I shuddered and squeezed my eyes tight. I thought back to Faith at the evac hospital in Nordhausen, when she whispered in my ear. I wondered if things would ever be okay again.
I took a deep breath and opened my eyes. There was my target. A powder-blue ‘42 Cadillac four-door pulled in behind the milk truck. It was his car that had backfired. His brakes squeaked and blue smoke poured out of the exhaust. Sanford had let the Caddy go like an unpaid bill.
That’s why we’d arranged the meeting.
I followed Sanford at a safe distance as he made his way to the Bella Vista Inn, across the street. The hotel bar, the Galley Room, was a typical upscale watering hole with a big mahogany setup in the center; dim, red velvet booths around the edges; and thick drapes that obscured the windows. It was a private place to pick up, break up, or crack up, whatever the situation called for.

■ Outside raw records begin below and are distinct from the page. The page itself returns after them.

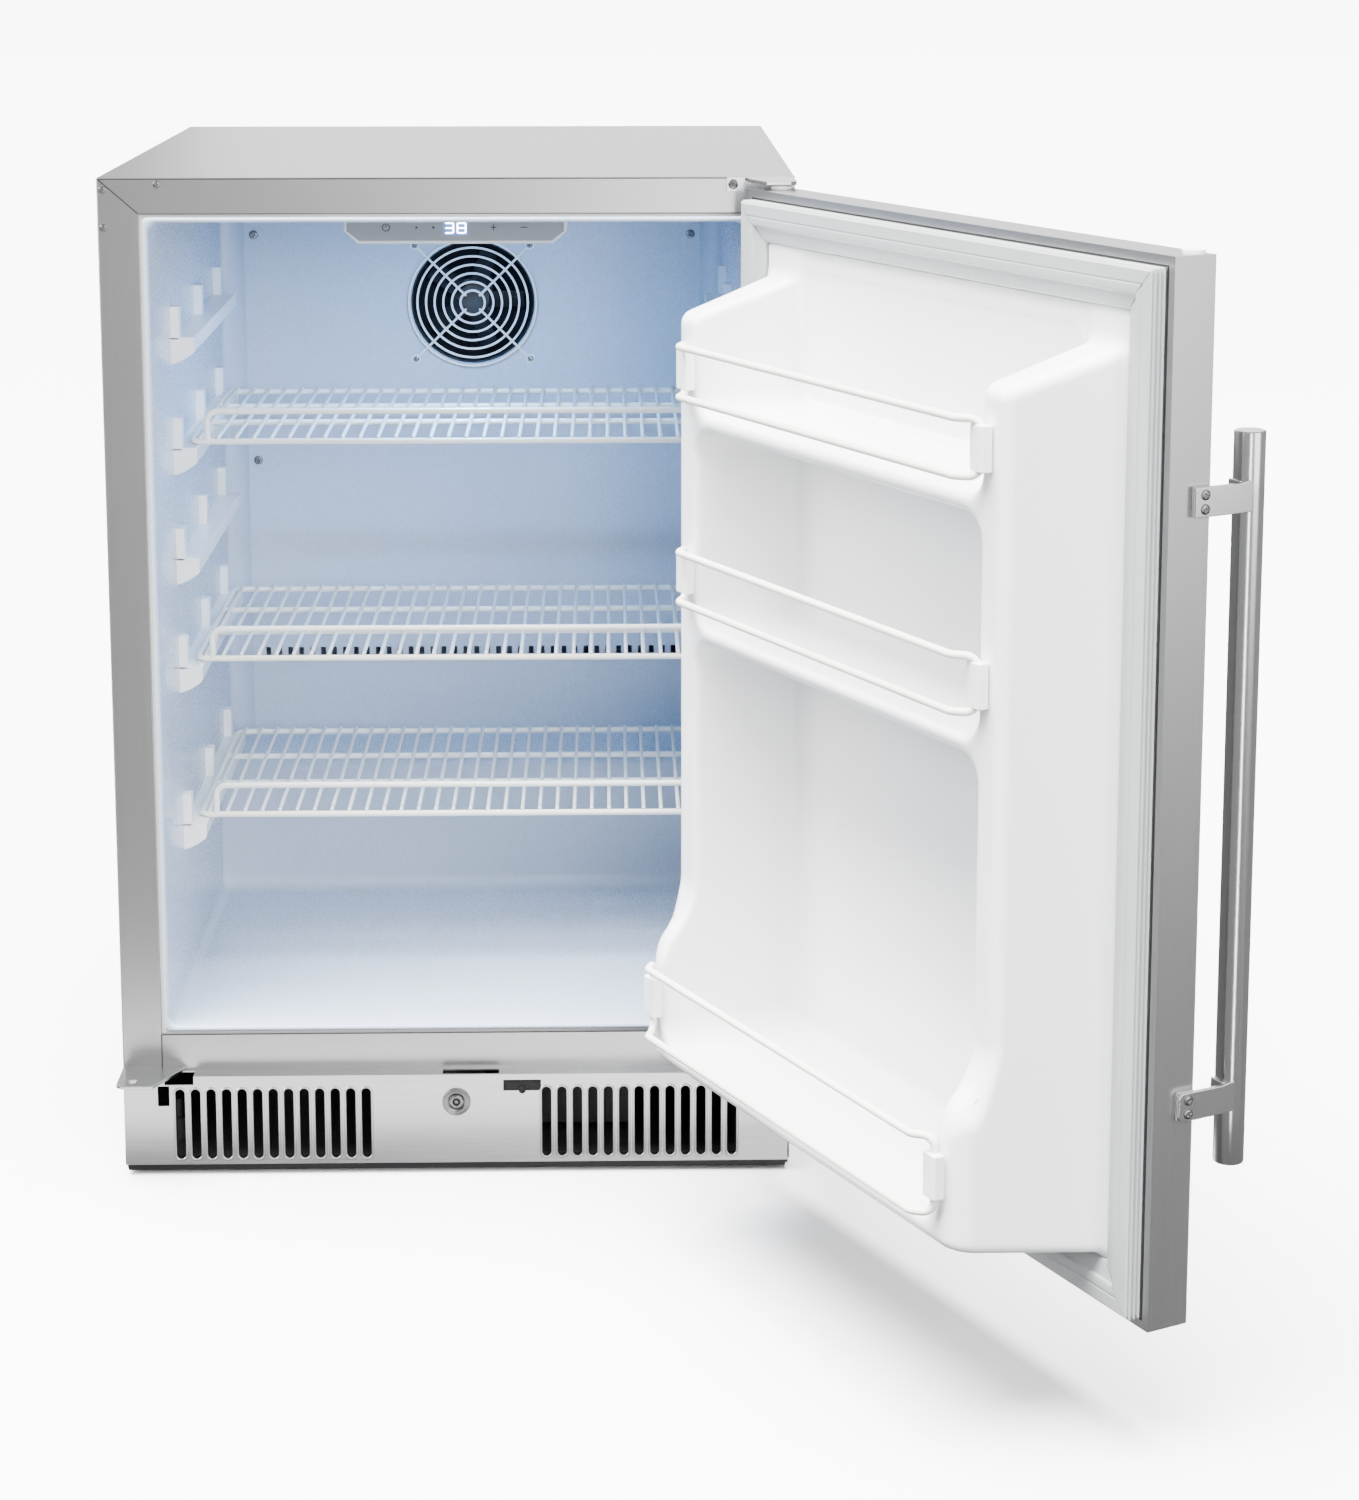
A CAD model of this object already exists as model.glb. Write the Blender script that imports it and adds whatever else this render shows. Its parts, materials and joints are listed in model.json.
"""Looks of an under-counter refrigerator with its door open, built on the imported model."""
import json
import math

import bmesh
import bpy
import numpy as np
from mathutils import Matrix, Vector


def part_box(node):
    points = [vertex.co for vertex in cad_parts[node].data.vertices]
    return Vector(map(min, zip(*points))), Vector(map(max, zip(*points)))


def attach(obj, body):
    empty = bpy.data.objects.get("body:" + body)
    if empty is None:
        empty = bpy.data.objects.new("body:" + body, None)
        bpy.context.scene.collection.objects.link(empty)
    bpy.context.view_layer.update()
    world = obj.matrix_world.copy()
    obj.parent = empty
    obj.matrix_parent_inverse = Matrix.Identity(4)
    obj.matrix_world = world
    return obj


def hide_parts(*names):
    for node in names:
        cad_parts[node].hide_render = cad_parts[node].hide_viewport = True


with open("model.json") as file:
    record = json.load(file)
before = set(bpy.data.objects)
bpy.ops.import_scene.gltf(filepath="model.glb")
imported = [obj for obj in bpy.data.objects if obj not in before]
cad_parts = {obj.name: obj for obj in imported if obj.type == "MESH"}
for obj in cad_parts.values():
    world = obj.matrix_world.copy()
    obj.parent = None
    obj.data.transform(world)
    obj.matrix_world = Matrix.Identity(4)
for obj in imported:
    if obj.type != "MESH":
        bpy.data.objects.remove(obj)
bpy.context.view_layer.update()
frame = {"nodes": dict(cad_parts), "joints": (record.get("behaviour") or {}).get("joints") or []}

NODES = frame["nodes"]
MM = 0.001
WELD_GAP = 0.02 * MM
SHARP_EDGE, FLAT_EDGE = math.radians(35), math.radians(0.5)
HINGE = next(j for j in frame["joints"] if j["name"] == "door_hinge")
AXIS = np.array(HINGE["pos_m"]) / MM
OPEN = math.radians(-HINGE["range_deg"][0])
P_DIR = np.array([-math.cos(OPEN), -math.sin(OPEN), 0.0])
Q_DIR = np.array([-math.sin(OPEN), math.cos(OPEN), 0.0])


# ---- measuring

def size_of(node):
    """Lowest and highest corner of a CAD node in millimetres."""
    low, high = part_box(node)
    return np.array(low) / MM, np.array(high) / MM


def door_size_of(node):
    """Lowest and highest p, q and z of a CAD node on the door, in millimetres."""
    co = np.array([v.co for v in NODES[node].data.vertices]) / MM
    flat = co * [1, 1, 0] - AXIS * [1, 1, 0]
    local = np.stack([flat @ P_DIR, flat @ Q_DIR, co[:, 2]], 1)
    return local.min(0), local.max(0)


def on_door(points):
    """Door coordinates p, q and z turned into the shared frame, in millimetres."""
    pts = np.asarray(points, float)
    return AXIS * [1, 1, 0] + pts[:, :1] * P_DIR + pts[:, 1:2] * Q_DIR + pts[:, 2:] * [0, 0, 1]


# ---- mesh building

class Shape:
    """Vertices in millimetres and faces, collected before they become one piece."""

    def __init__(self):
        self.verts, self.faces, self.flat = [], [], []

    def add(self, verts, faces, flat=False):
        base = len(self.verts)
        self.verts.extend(np.asarray(verts, float).tolist())
        return self.patch([[int(i) + base for i in f] for f in faces], flat)

    def patch(self, faces, flat=False):
        """More faces between the vertices that are already there."""
        self.faces.extend([tuple(f) for f in faces])
        self.flat.extend([flat] * len(faces))
        return self

    def join(self, other):
        base = len(self.verts)
        self.verts.extend(other.verts)
        self.faces.extend([tuple(i + base for i in f) for f in other.faces])
        self.flat.extend(other.flat)
        return self

    def moved(self, fn):
        made = Shape()
        made.verts = np.asarray(fn(np.asarray(self.verts, float))).tolist()
        made.faces, made.flat = list(self.faces), list(self.flat)
        return made


def piece(name, shape, body, material, replaces=(), door=False, bevel=0.0, segments=3):
    """Makes a shape into a mesh object that rides on a body; door shapes are in p, q and z."""
    verts = np.asarray(shape.verts, float)
    if door:
        verts = on_door(verts)
    mesh = bpy.data.meshes.new(name)
    mesh.from_pydata((verts * MM).tolist(), [], shape.faces)
    mesh.polygons.foreach_set("use_smooth", [not f for f in shape.flat])
    bm = bmesh.new()
    bm.from_mesh(mesh)
    bmesh.ops.recalc_face_normals(bm, faces=bm.faces)
    bm.to_mesh(mesh)
    bm.free()
    obj = bpy.data.objects.new(name, mesh)
    bpy.context.scene.collection.objects.link(obj)
    mesh.materials.append(material)
    if bevel:
        round_edges(obj, bevel, segments)
    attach(obj, body)
    if replaces:
        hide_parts(*replaces)
    return obj


def weld(obj):
    """Joins the doubled vertices of a CAD node, so that its edges can be worked on."""
    obj.modifiers.new("weld", "WELD").merge_threshold = WELD_GAP


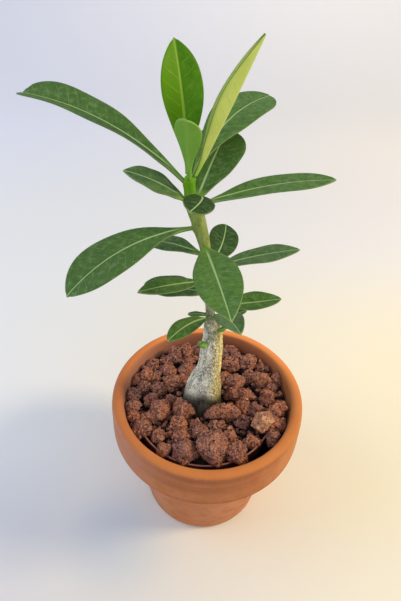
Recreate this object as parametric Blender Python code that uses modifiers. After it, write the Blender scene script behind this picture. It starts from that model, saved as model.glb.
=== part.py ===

I gave him a minute, then strolled in and took a seat at the bar, close to the entrance. I dropped two quarters on the bar top for a beer. Best to leave a big tip in case I needed the barman on my side. As planned, Faith was sitting at the far booth, facing the door, so Sanford wouldn’t see me when he sat down opposite her.
Faith wore her red Hazel Bishop lipstick. Her hair was down. She was a knockout in her white blouse and a black-and-red paisley accent scarf, playing it up for Sanford. It was a variation on Mutt and Jeff, army interrogation. Faith was the friendly start. I was the heavy, on call. If Faith touched her right cheek, that meant I was to step in. If she brushed back her hair, I was to stand down.
Sanford had been a jocular client in the rag trade, but he turned shy once our bill was presented. He had a problem with disappearing inventory, which we cracked within three days. His dresses were walking out the door, two layers undercover with the night shift employees, a dozen or more every night.
Now his bill was six months overdue, and he wasn’t answering my phone calls. Faith had figured out a plan to get paid. She understood his type and got her hook in by suggesting they meet for a drink at a hotel.
Within two minutes of Sanford’s arrival, she brushed back her hair. I wasn’t happy about it, but it was the plan we’d agreed to, so I donned my hat and left. I tried to catch her eye, but Faith was a pro—once she made her call, that was it. Was she still angry from this morning?
Twenty minutes after I got to the office, Faith returned, too. I was sitting at the spinet tucked in the corner, trying to remember some long-lost jazz chords. My parents made me take lessons as a kid and I used to torment my teacher by playing boogie-woogie instead of Brahms.
I turned toward the door. Faith’s hair was tied back, her usual business style. She walked toward me and leaned across the piano and pulled a small packet of fifty-dollar bills from a Pacific National envelope, letting them flutter onto the keys, one at a time. Eight of them. That was more than we’d earned in all of June. Her eyebrows were raised high. She slowly pulled away her scarf and it looked like she had burst two buttons on her blouse. She winked. “Sanford came across, in full.”
She put her hands on her hips and beamed. “I told him he either walked with me to the bank to get the cash immediately, or I would drive to Inglewood to tell Mrs. Sanford why her husband worked so many late nights.”
Her eyebrows danced. “His eyes popped out even further than yours did.” She flicked the scarf at me.
I felt my face get hot and I started to stammer an objection, but she just laughed.
“Jack, don’t be such a prude. You should be proud of me. I used what I had to get leverage. That was brains, not body.”
It was hard working with someone you loved. The relationship seemed to always get in the way of business. Or maybe I had it backward.